Bir fincan kahve, bir sigara, bir de düşlerim; göğün, yıldızların, işin, aşkın ve hatta güzelliğin ya da ihtişamın yerini gayet rahat doldurabilir. Deyim yerindeyse hiçbir uyarıcıya ihtiyacım yok. Ben afyonumu, kendi ruhumda buluyorum.
Ne tatmin olabiliyor, ne de rahatlayabiliyorum, var olan ya da var olmayan her şeye doymuş durumdayım. Bir ruhum olsun istemiyorum, ondan vazgeçmek de istemiyorum. Arzu etmediğimi arzuluyorum, sahip olmadığım şeye sırt çeviriyorum. Ne hiç olabilirim ne her şey: sahip olamadığım şeyle isteyemediğim şey arasında bir köprüyüm.

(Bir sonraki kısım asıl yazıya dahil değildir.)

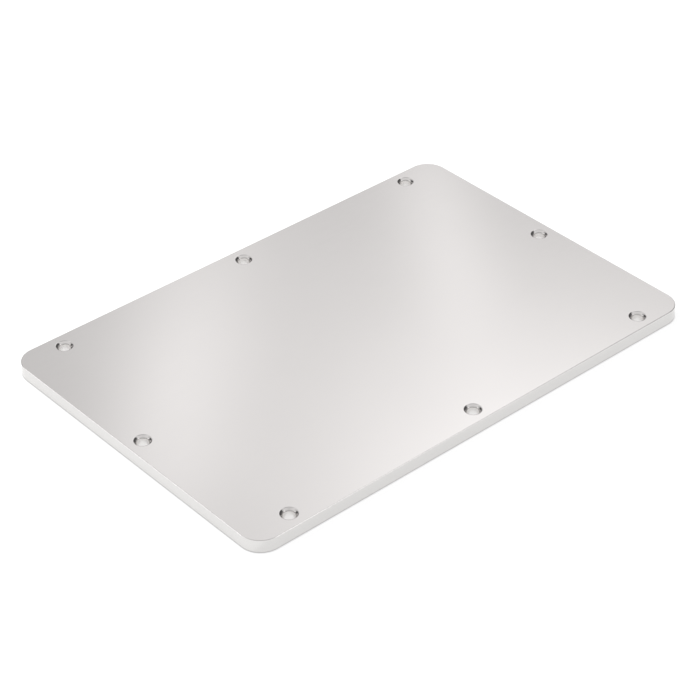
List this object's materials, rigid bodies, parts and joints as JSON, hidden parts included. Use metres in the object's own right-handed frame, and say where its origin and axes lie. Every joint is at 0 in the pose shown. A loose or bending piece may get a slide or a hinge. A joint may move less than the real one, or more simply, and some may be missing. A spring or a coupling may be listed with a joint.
{
  "type": "rectangular cover plate",
  "caption": "Flat rectangular metal cover plate with rounded corners and countersunk screw holes along its rim.",
  "frame": {"origin": "centre of the plate's underside, the face that lies on what it covers", "axes": "+X along the long sides, +Y along the short sides, +Z out of the countersunk face"},
  "size_m": [0.236, 0.16, 0.006],
  "materials": {
    "plate_steel": "fine satin stainless steel"
  },
  "bodies": {
    "root": {"cover_plate": "plate_steel"}
  },
  "joints": []
}
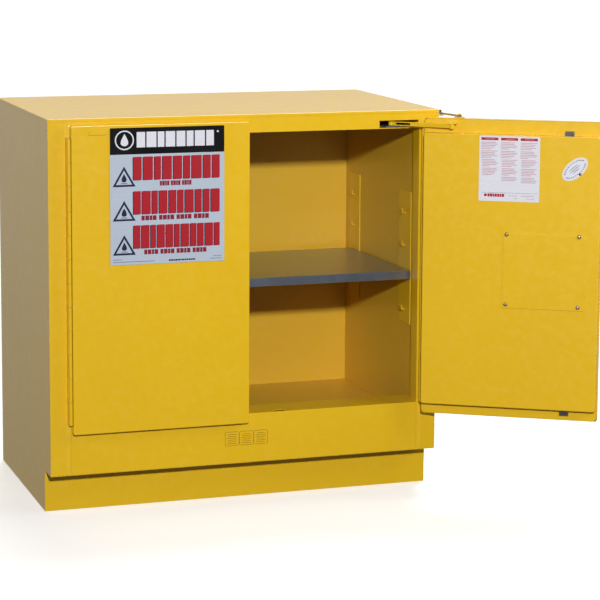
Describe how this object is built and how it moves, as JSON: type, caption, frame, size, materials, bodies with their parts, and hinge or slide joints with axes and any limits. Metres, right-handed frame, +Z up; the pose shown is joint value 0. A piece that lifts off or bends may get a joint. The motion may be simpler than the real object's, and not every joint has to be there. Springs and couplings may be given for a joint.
{
  "type": "flammable storage cabinet",
  "caption": "Yellow double-walled under-counter safety cabinet for flammable liquids, with two self-closing doors, one galvanised shelf and a spill sump.",
  "frame": {"origin": "centre of the whole cabinet's footprint on the floor, with the right door held open", "axes": "+X to the right along the front, +Y from the doors to the back, +Z up"},
  "size_m": [1.253, 0.821, 0.889],
  "materials": {
    "yellow_enamel": "semi-gloss baked enamel",
    "galvanised_sheet": "galvanised, satin",
    "bright_steel": "zinc plated",
    "black_moulding": "black powder coat",
    "brass_fittings": "dull",
    "label_film": "printed vinyl film"
  },
  "bodies": {
    "cabinet": {"outer_side_left": "yellow_enamel", "outer_side_right": "yellow_enamel", "outer_top": "yellow_enamel", "outer_back": "yellow_enamel", "outer_bottom": "yellow_enamel", "inner_side_left": "yellow_enamel", "inner_side_right": "yellow_enamel", "inner_back": "yellow_enamel", "inner_top": "yellow_enamel", "sump_floor": "yellow_enamel", "toe_kick": "yellow_enamel", "frame_header": "yellow_enamel", "frame_sill": "yellow_enamel", "frame_stile_left": "yellow_enamel", "frame_stile_right": "yellow_enamel", "shelf_strip_left_front": "yellow_enamel", "shelf_strip_left_rear": "yellow_enamel", "shelf_strip_right_front": "yellow_enamel", "shelf_strip_right_rear": "yellow_enamel", "vent_cap_upper": "yellow_enamel", "vent_cap_lower": "yellow_enamel", "right_link_post": "yellow_enamel", "left_hinge_frame_leaf": "yellow_enamel", "right_hinge_frame_leaf": "yellow_enamel", "shelf": "galvanised_sheet", "foot_left_front": "bright_steel", "foot_left_rear": "bright_steel", "foot_right_front": "bright_steel", "foot_right_rear": "bright_steel", "flame_screen_upper": "brass_fittings", "flame_screen_lower": "brass_fittings", "ground_stud": "brass_fittings", "left_hinge_pin": "bright_steel", "right_hinge_pin": "bright_steel", "left_closer_track": "galvanised_sheet", "right_closer_track": "galvanised_sheet"},
    "left_door": {"left_door_outer": "yellow_enamel", "left_door_inner": "yellow_enamel", "left_hinge_door_leaf": "yellow_enamel", "left_closer_bracket": "yellow_enamel"},
    "right_door": {"right_door_outer": "yellow_enamel", "right_door_inner": "yellow_enamel", "right_hinge_door_leaf": "yellow_enamel", "right_closer_bracket": "yellow_enamel", "right_link_bracket": "yellow_enamel", "handle_base": "black_moulding", "access_cover": "yellow_enamel"},
    "left_closer_arm": {"left_closer_arm": "yellow_enamel"},
    "right_closer_arm": {"right_closer_arm": "yellow_enamel"},
    "left_closer_slider": {"left_closer_slider": "bright_steel"},
    "right_closer_slider": {"right_closer_slider": "bright_steel"},
    "right_fusible_link": {"right_fusible_link": "bright_steel"},
    "handle_lever": {"handle_lever": "black_moulding"},
    "lock_cylinder": {"lock_cylinder": "bright_steel"},
    "latch_bolt_top": {"latch_bolt_top": "bright_steel"},
    "latch_bolt_bottom": {"latch_bolt_bottom": "bright_steel"}
  },
  "joints": [
    {"name": "left_door", "type": "hinge", "parent": "cabinet", "child": "left_door", "pos_m": [-0.58199, -0.16906, 0.53], "axis": [0, 0, -1], "range_deg": [0, 148.7], "stiffness_Nm_per_rad": 1.5},
    {"name": "right_door", "type": "hinge", "parent": "cabinet", "child": "right_door", "pos_m": [0.24301, -0.16906, 0.53], "axis": [0, 0, 1], "range_deg": [-148.7, 0]},
    {"name": "left_closer_arm", "type": "hinge", "parent": "left_door", "child": "left_closer_arm", "pos_m": [-0.51199, -0.13576, 0.8605], "axis": [0, 0, -1], "range_deg": [-100, 0]},
    {"name": "right_closer_arm", "type": "hinge", "parent": "right_door", "child": "right_closer_arm", "pos_m": [0.28552, -0.23389, 0.8605], "axis": [0, 0, 1], "range_deg": [0, 100]},
    {"name": "left_closer_slider", "type": "slide", "parent": "cabinet", "child": "left_closer_slider", "axis": [0, 1, 0], "range_m": [-0.149, 0]},
    {"name": "right_closer_slider", "type": "slide", "parent": "cabinet", "child": "right_closer_slider", "axis": [0, 1, 0], "range_m": [0, 0.149]},
    {"name": "right_fusible_link", "type": "hinge", "parent": "right_door", "child": "right_fusible_link", "pos_m": [0.3117, -0.21586, 0.878], "axis": [0, 0, 1], "range_deg": [0, 44]},
    {"name": "handle_lever", "type": "hinge", "parent": "right_door", "child": "handle_lever", "pos_m": [0.55707, -0.3551, 0.522], "axis": [0.5195, 0.8545, 0], "range_deg": [0, 60], "stiffness_Nm_per_rad": 0.8},
    {"name": "lock_cylinder", "type": "hinge", "parent": "right_door", "child": "lock_cylinder", "pos_m": [0.55707, -0.3551, 0.481], "axis": [0.5195, 0.8545, 0], "range_deg": [0, 90]},
    {"name": "latch_bolt_top", "type": "slide", "parent": "right_door", "child": "latch_bolt_top", "axis": [0, 0, 1], "range_m": [-0.0125, 0]},
    {"name": "latch_bolt_bottom", "type": "slide", "parent": "right_door", "child": "latch_bolt_bottom", "axis": [0, 0, 1], "range_m": [0, 0.0125]}
  ],
  "couplings": [
    {"joint": "left_closer_arm", "follows": "left_door", "ratio": -0.66586},
    {"joint": "left_closer_slider", "follows": "left_door", "m_per_rad": -0.056986},
    {"joint": "right_closer_arm", "follows": "right_door", "ratio": -0.66586},
    {"joint": "right_closer_slider", "follows": "right_door", "m_per_rad": -0.056986},
    {"joint": "right_fusible_link", "follows": "right_door", "ratio": -0.2913},
    {"joint": "latch_bolt_top", "follows": "handle_lever", "m_per_rad": -0.01146},
    {"joint": "latch_bolt_bottom", "follows": "handle_lever", "m_per_rad": 0.01146}
  ]
}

Keşke çoğunluk en büyük kötülükleri yapabilseydi, o zaman en büyük iyilikleri de yapabilirdi. Ne iyi olurdu! Aslında ne birini, ne de diğerini başarabiliyor. Çoğunluk bir insanı bilge yapamadığı gibi, aptal da yapamıyor, rastgele davranmakla yetiniyor.
Elbette cehennem vardır çünkü başka hiçbir yerde işlediğiniz suçların cezası yeterince verilemez. Sizin gibiler var oldukça kâinatta bir cehennemin olması şarttır.